Recent Publication: External validation and comparison of three prediction tools for risk of osteoporotic fractures using data from population based electronic health records: retrospective cohort study.

External validation and comparison of three prediction tools for risk of osteoporotic fractures using data from population based electronic health records: retrospective cohort study. BMJ, 2017. 356:i6755.

Dagan N, Cohen-Stavi C, Leventer-Roberts M, Balicer RD.

 

Objective: To directly compare the performance and externally validate the three most studied prediction tools for osteoporotic fractures—QFracture, FRAX, and Garvan—using data from electronic health records.

Design: Retrospective cohort study.

Setting: Payer provider healthcare organisation in Israel.

Participants: 1 054 815 members aged 50 to 90 years for comparison between tools and cohorts of different age ranges, corresponding to those in each tools’ development study, for tool specific external validation.

Main outcome measure: First diagnosis of a major osteoporotic fracture (for QFracture and FRAX tools) and hip fractures (for all three tools) recorded in electronic health records from 2010 to 2014. Observed fracture rates were compared to probabilities predicted retrospectively as of 2010.

Results: The observed five year hip fracture rate was 2.7% and the rate for major osteoporotic fractures was 7.7%. The areas under the receiver operating curve (AUC) for hip fracture prediction were 82.7% for QFracture, 81.5% for FRAX, and 77.8% for Garvan. For major osteoporotic fractures, AUCs were 71.2% for QFracture and 71.4% for FRAX. All the tools underestimated the fracture risk, but the average observed to predicted ratios and the calibration slopes of FRAX were closest to 1. Tool specific validation analyses yielded hip fracture prediction AUCs of 88.0% for QFracture (among those aged 30-100 years), 81.5% for FRAX (50-90 years), and 71.2% for Garvan (60-95 years).

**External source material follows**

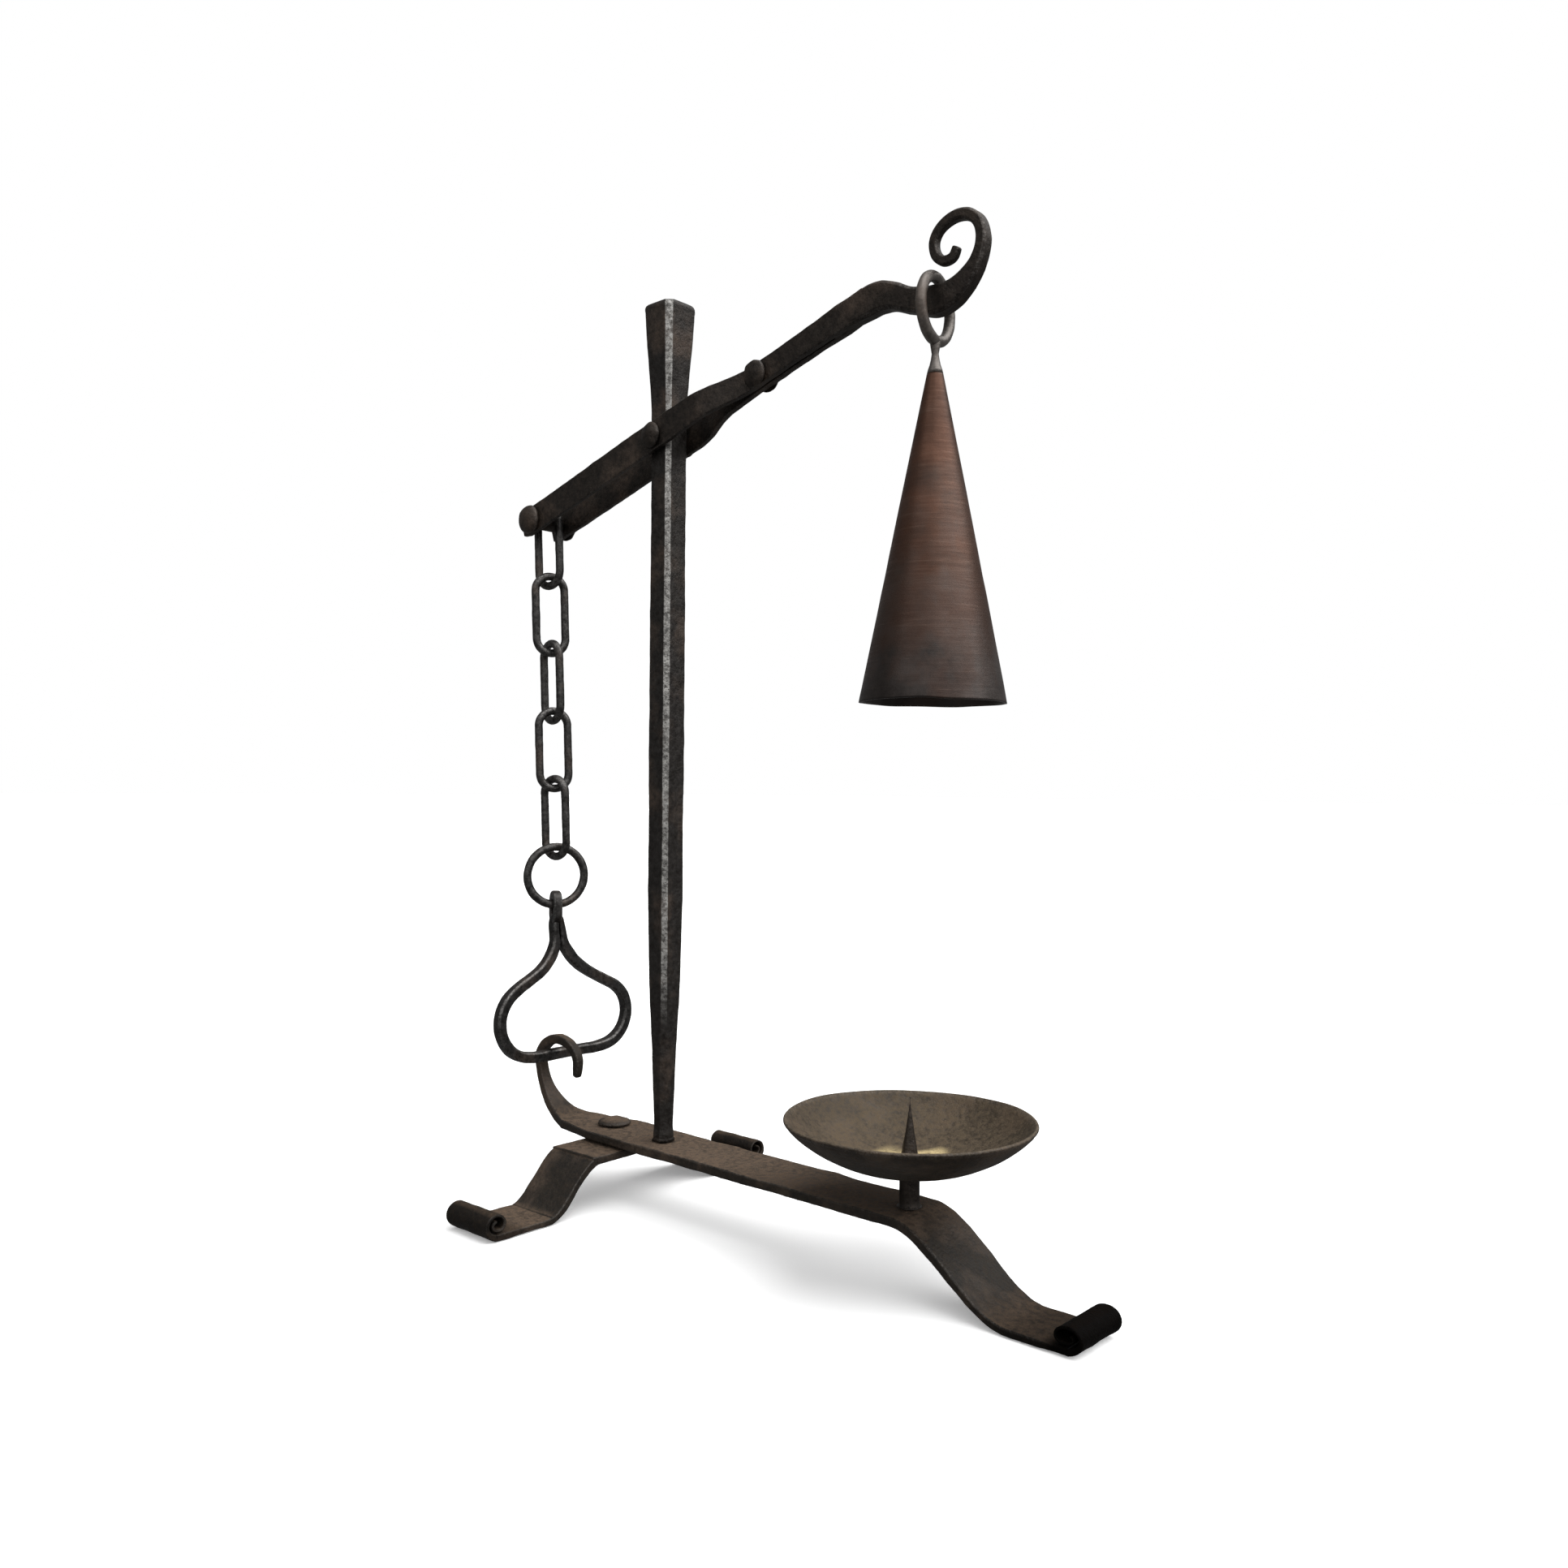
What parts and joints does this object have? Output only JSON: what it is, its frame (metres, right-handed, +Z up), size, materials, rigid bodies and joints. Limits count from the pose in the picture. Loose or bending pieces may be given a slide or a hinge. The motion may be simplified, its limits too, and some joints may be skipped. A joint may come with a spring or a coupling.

Conclusions: Both QFracture and FRAX had high discriminatory power for hip fracture prediction, with QFracture performing slightly better. This performance gap was more pronounced in previous studies, likely because of broader age inclusion criteria for QFracture validations. The simpler FRAX performed almost as well as QFracture for hip fracture prediction, and may have advantages if some of the input data required for QFracture are not available. However, both tools require calibration before implementation.